• **Source excerpt**:
# # # #

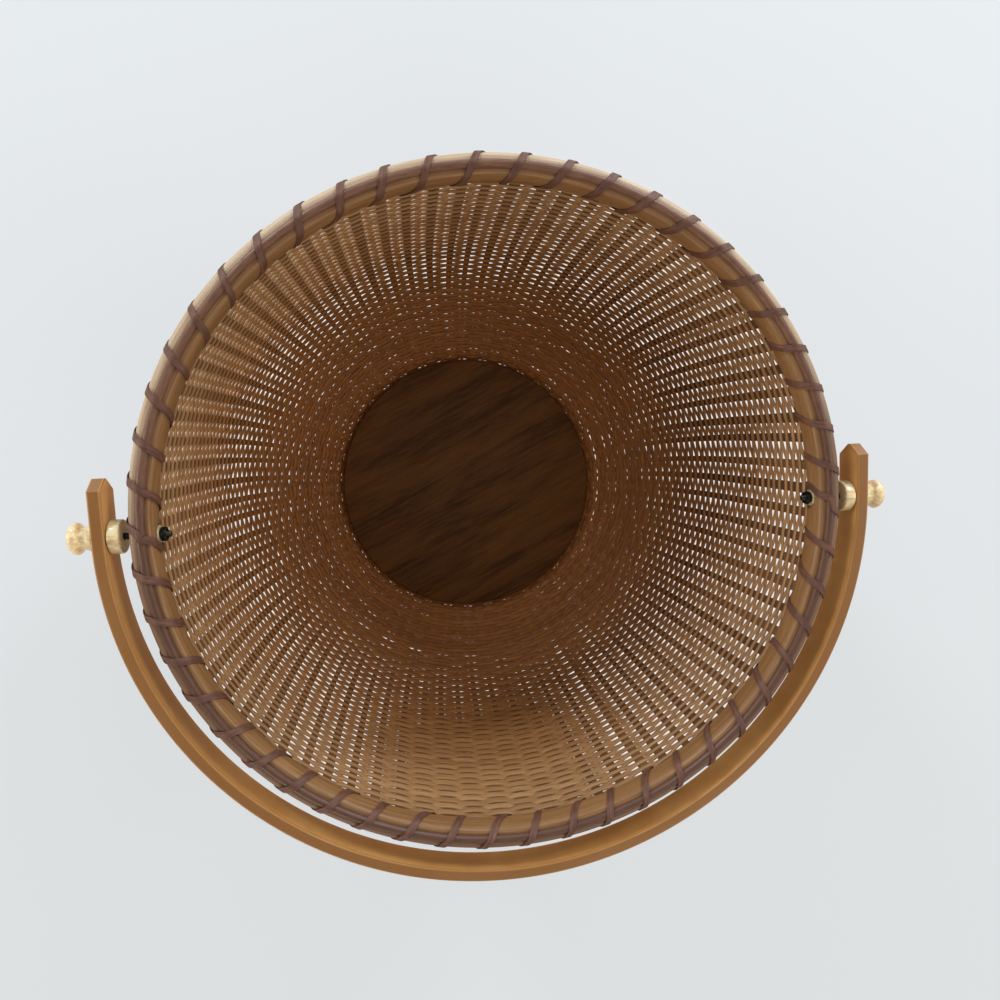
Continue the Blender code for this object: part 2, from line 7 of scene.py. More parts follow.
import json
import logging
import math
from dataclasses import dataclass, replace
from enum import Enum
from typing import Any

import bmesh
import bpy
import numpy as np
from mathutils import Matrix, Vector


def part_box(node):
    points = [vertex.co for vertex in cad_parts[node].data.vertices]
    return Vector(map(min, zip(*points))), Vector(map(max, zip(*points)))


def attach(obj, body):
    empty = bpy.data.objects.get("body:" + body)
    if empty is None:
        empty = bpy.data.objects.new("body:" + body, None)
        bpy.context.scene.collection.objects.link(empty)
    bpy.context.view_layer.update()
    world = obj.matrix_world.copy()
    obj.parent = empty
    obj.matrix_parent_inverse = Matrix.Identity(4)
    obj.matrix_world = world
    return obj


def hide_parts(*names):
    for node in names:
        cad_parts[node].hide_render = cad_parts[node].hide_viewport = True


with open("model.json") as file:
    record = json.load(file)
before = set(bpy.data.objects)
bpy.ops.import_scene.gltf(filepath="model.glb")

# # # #

• **Directions**: Print back all the lines verbatim.

• **Task response**:
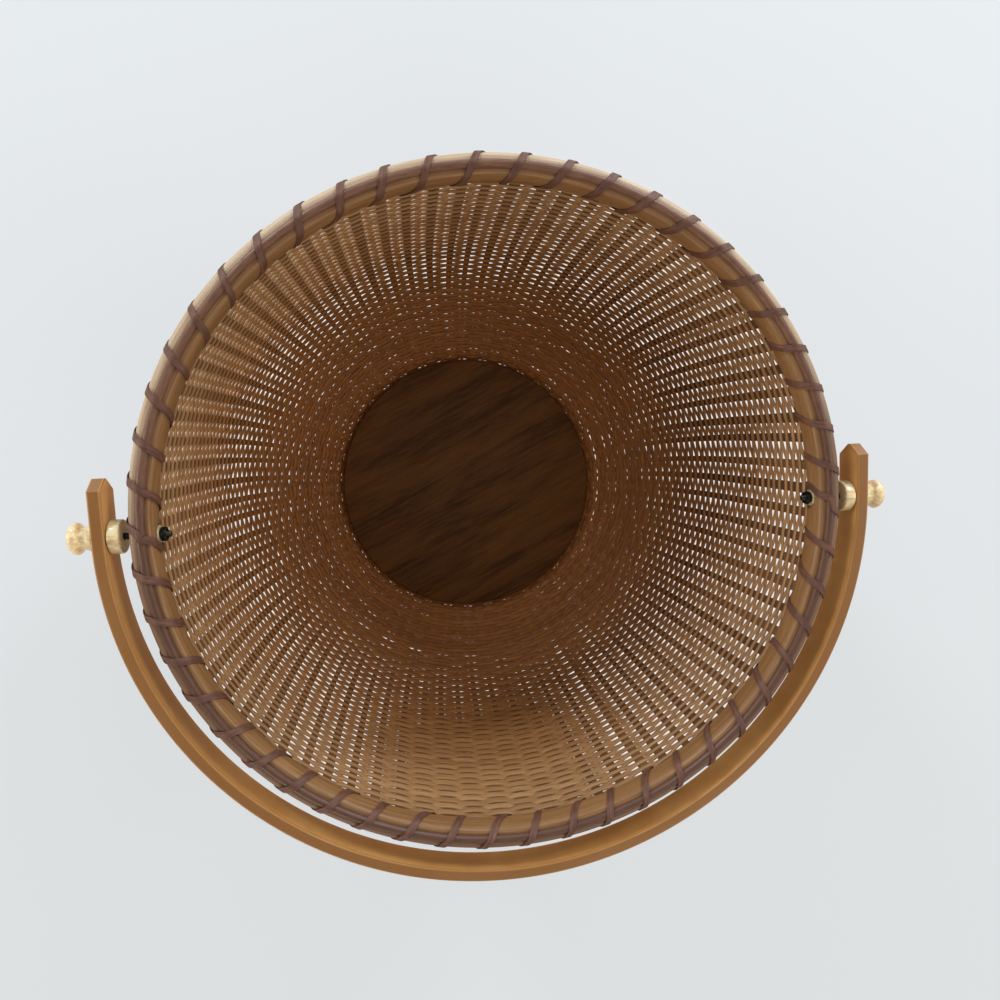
Continue the Blender code for this object: part 2, from line 7 of scene.py. More parts follow.
import json
import logging
import math
from dataclasses import dataclass, replace
from enum import Enum
from typing import Any

import bmesh
import bpy
import numpy as np
from mathutils import Matrix, Vector


def part_box(node):
    points = [vertex.co for vertex in cad_parts[node].data.vertices]
    return Vector(map(min, zip(*points))), Vector(map(max, zip(*points)))


def attach(obj, body):
    empty = bpy.data.objects.get("body:" + body)
    if empty is None:
        empty = bpy.data.objects.new("body:" + body, None)
        bpy.context.scene.collection.objects.link(empty)
    bpy.context.view_layer.update()
    world = obj.matrix_world.copy()
    obj.parent = empty
    obj.matrix_parent_inverse = Matrix.Identity(4)
    obj.matrix_world = world
    return obj


def hide_parts(*names):
    for node in names:
        cad_parts[node].hide_render = cad_parts[node].hide_viewport = True


with open("model.json") as file:
    record = json.load(file)
before = set(bpy.data.objects)
bpy.ops.import_scene.gltf(filepath="model.glb")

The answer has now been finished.